El tango es, desde sus comienzos, una música escrita. Y el tango es, también, una música en la que la escritura, por error o por decisión, se transgrede. La obra de Piazzolla está escrita. No podría concebirse sin esa escritura. Y la obra de Piazzolla se construye en tensión con lo escrito. Nunca lo que suena es exactamente lo que está en la partitura. Secciones enteras aparecen agregadas por la práctica, por la acumulación de interpretaciones, a lo pautado. Ritmos escritos de una manera deben sonar de otra. Los músicos de Piazzolla lo sabían y se lo transmitían de boca en boca. Pero, además, está el bandoneón. Y la manera de tocarlo de Piazzolla. Para él no hay notas que comiencen sobre los acentos. Todo sonido, aun el más breve, es, siempre, sincopado. No importa cómo esté escrito. Piazzolla convierte en un elemento esencial, material, indivisible de la propia música, una interpretación absolutamente personal del rubato característico del tango, de ese atrasarse en el tiempo y después recuperarlo en un rapto de aceleración (el tiempo robado del que habla la palabra “rubato” que Aníbal Troilo, Pedro Laurenz y Ciriaco Ortiz, entre muchos otros, también habían hecho propio).  

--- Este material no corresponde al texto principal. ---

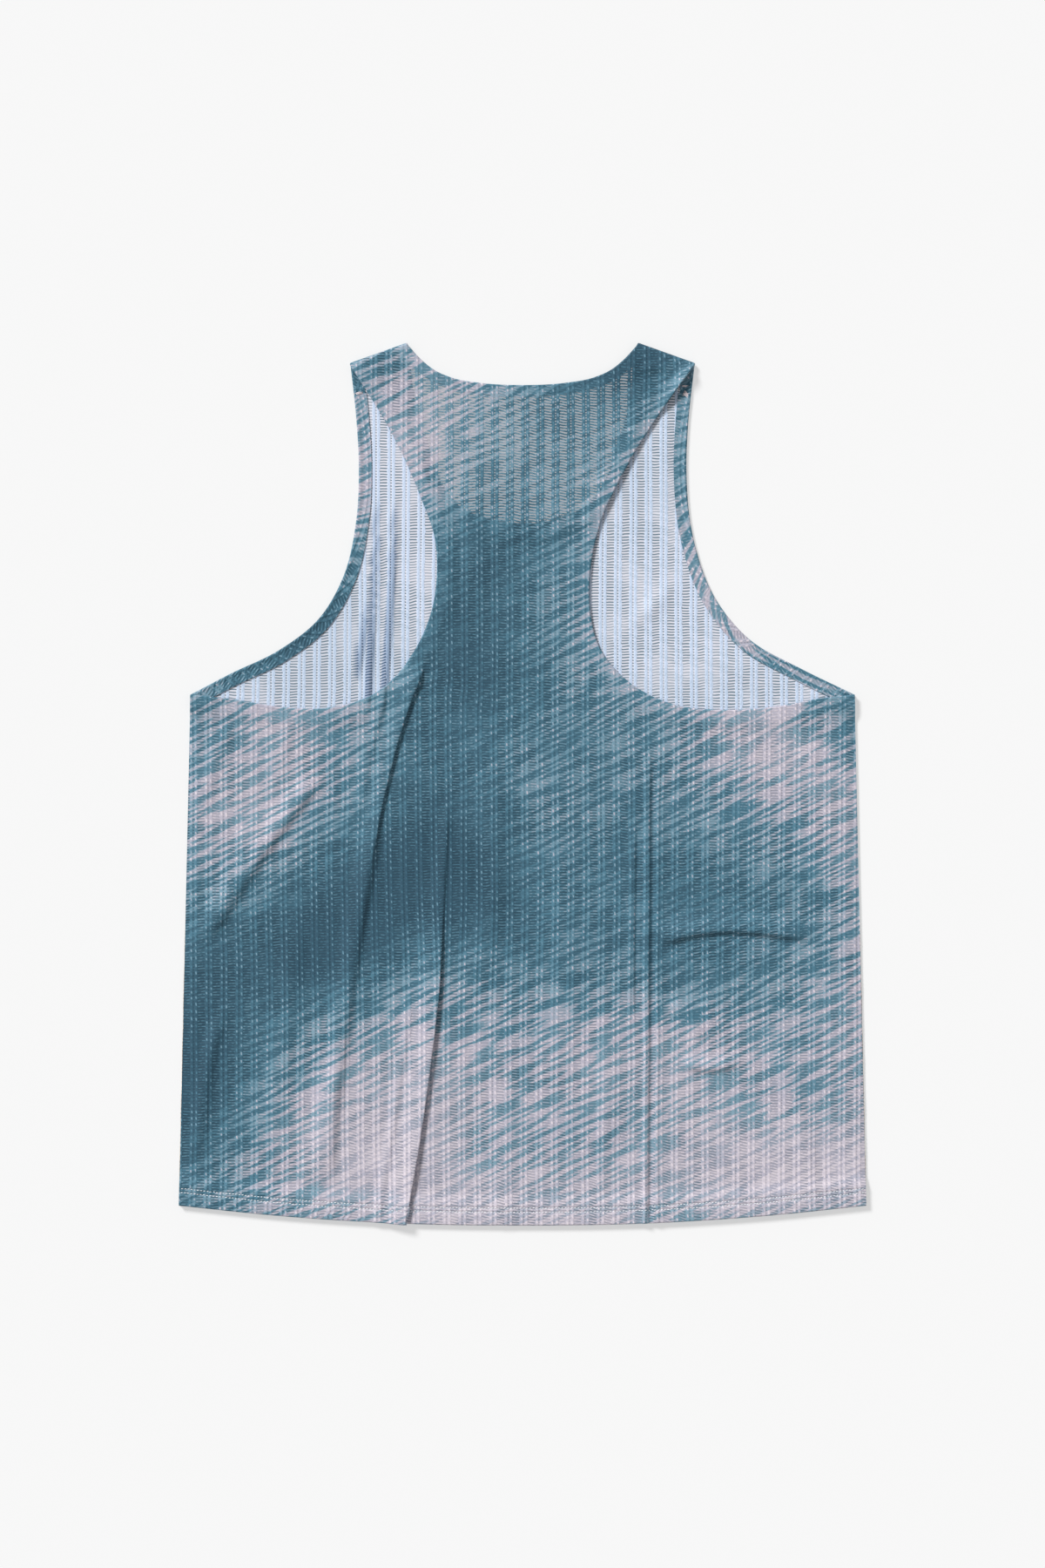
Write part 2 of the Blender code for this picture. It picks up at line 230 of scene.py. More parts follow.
def crest(fold, spans=30):
    """The crest of a fold: the curve through its three points."""
    ends = np.array([[fold["x1"], fold["y1"]], [fold["x3"], fold["y3"]]])
    bend = 2 * np.array([fold["x2"], fold["y2"]]) - ends.mean(0)
    t = np.linspace(0.0, 1.0, spans + 1)[:, None]
    return (1 - t) ** 2 * ends[0] + 2 * t * (1 - t) * bend + t * t * ends[1]


FAR = 110.0 * MM   # distance over which the cloth beside a fold takes up its slack


def folded(points, folds):
    """What the folds do to cloth at these plan points: rise, sideways shift, slack taken.

    Down each slope the rise is half a cosine wave. The crest leans over its steep side
    by `lean`. The slack is the extra cloth along the folded section, shared between the
    two sides, and it moves the knit's own coordinates away from the fold.
    """
    rise = np.zeros(len(points))
    shift = np.zeros((len(points), 2))
    slack = np.zeros((len(points), 2))
    for fold in folds:
        line = crest(fold)
        normals = inward(line)
        length = np.hypot(*np.diff(line, axis=0).T).sum()
        gap, side, along, near = distance_along(points, line)
        run = np.where(side > 0, fold["left"], fold["right"])
        shape = 0.5 + 0.5 * np.cos(np.pi * np.minimum(gap / run, 1.0))
        ends = eased(along * length / fold["fade1"]) * eased((1 - along) * length / fold["fade3"])
        normal = normals[near]
        rise += fold["rise"] * shape * ends
        shift += (fold["lean"] * shape * ends)[:, None] * normal
        s = np.linspace(-fold["right"], fold["left"], 81)
        hump = 0.5 + 0.5 * np.cos(np.pi * s / np.where(s > 0, fold["left"], fold["right"]))
        step = np.hypot(np.diff(s + fold["lean"] * hump), fold["rise"] * np.diff(hump)) - np.diff(s)
        taken = np.append(0.0, np.cumsum(step))
        taken -= taken[-1] / 2
        amount = np.interp(gap * side, s, taken) * ends * np.exp(-gap / FAR)
        slack += amount[:, None] * normal
    return rise, shift, slack


# narrow pinches and soft drags in sight through the armholes, and two that the back hides
FRONT_FOLDS = fold_table([
    ("pinch_outer", -112, 236, -116, 150, -121, 52, 1.9, 3.0, 4.5, 0.8, 70, 20),
    ("pinch_inner", -99, 240, -102, 150, -110, 48, 1.6, 3.0, 5.0, 0.6, 80, 20),
    ("pinch_low", -122, 150, -125, 110, -131, 78, 1.0, 3.5, 5.0, 0, 30, 12),
    ("drag_right", 120, 162, 103, 140, 80, 122, 1.3, 10, 8, 0, 25, 25),
    ("drag_low", 190, 82, 160, 92, 132, 114, 0.9, 9, 8, 0, 25, 25),
    ("roll_right", 116, 300, 110, 240, 116, 190, 0.9, 9, 9, 0, 35, 35),
    ("drag_hidden", -40, 60, -20, -60, -48, -180, 1.2, 14, 17, 0, 60, 60),
    ("hem_hidden", 60, -150, 66, -230, 58, -330, 1.0, 12, 9, 0, 60, 20),
])
RIPPLE_SIZE = (34.0 * MM, 62.0 * MM)
FRONT_RIPPLE = 0.12 * MM


def ripple(points, seed, size=RIPPLE_SIZE):
    """Soft unevenness between -1 and 1: a lattice of random heights, eased between."""
    heights = np.random.default_rng(seed).uniform(-1.0, 1.0, (40, 40))
    place = points / np.array(size) + 20.0
    cell = np.floor(place).astype(int)
    share = eased(place - cell)
    corner = [heights[cell[:, 0] + i, cell[:, 1] + j] for i in (0, 1) for j in (0, 1)]
    low = corner[0] + (corner[1] - corner[0]) * share[:, 1]
    high = corner[2] + (corner[3] - corner[2]) * share[:, 1]
    return low + (high - low) * share[:, 0]


def front_lift(points):
    """Height of the front panel's dyed face over the surface it lies on."""
    rise, _, _ = folded(points, FRONT_FOLDS)
    return rise + FRONT_RIPPLE * (1 + ripple(points, 3))


def spaced(stops, steps):
    """Places from the first stop to the last, about a step apart between each two."""
    runs = []
    for start, end, step in zip(stops, stops[1:], steps):
        runs.append(np.linspace(start, end, max(2, round(abs(end - start) / step) + 1))[:-1])
    return np.append(np.concatenate(runs), stops[-1])


def body_grid(top, bottom, columns, rows):
    """Plan points of a panel's body, row by row from the hem up.

    A column runs straight from the hem to the top edge. Its place across the hem is its
    place across the top, widened as the hem is wider. Rows share each column alike.
    """
    low_x = columns * bottom[-1, 0] / top[-1, 0]
    low = np.column_stack([low_x, np.interp(low_x, *bottom.T)])
    high = np.column_stack([columns, np.interp(columns, *top.T)])
    return low + (high - low) * rows[:, None, None]


def patch(bottom, top, left, right):
    """Plan points between four edges: the sum of both blends less that of the corners."""
    u = np.linspace(0.0, 1.0, len(bottom))[None, :, None]
    v = np.linspace(0.0, 1.0, len(left))[:, None, None]
    across = (1 - u) * left[:, None] + u * right[:, None]
    along = (1 - v) * bottom[None] + v * top[None]
    low = (1 - u) * bottom[0] + u * bottom[-1]
    high = (1 - u) * top[0] + u * top[-1]
    return across + along - (1 - v) * low - v * high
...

Hay una anécdota, que Piazzolla contaba y que explica su estilo, también, como un cierto malentendido. El bandoneonista había conocido a Gardel en Nueva York, cuando era un niño, poco después de que sus padres abandonaran Mar del Plata en busca de mejor suerte. En efecto, trabajó como extra en la película El día que me quieras. Según la leyenda, cuando Gardel escuchó al pequeño Astor tocar tangos le dijo, con un tono que podría adivinarse parecido al de sus diálogos cinematográficos, que tocaba como “un gallego”. Gardel bien pudo haber intentado explicarle algo acerca de “la roña” del género, es decir del rubato. Y es posible que Piazzolla haya respondido a esa crítica como solo podía hacerlo alguien educado en Nueva York: agregando síncopas. En definitiva, la traducción de Piazzolla al señalamiento de Gardel fue una traducción contaminada por la idea del swing que campeaba en el jazz. O, mejor, en toda una ciudad donde, a pesar de la crisis financiera y la miseria, se vivía con la idea del swing.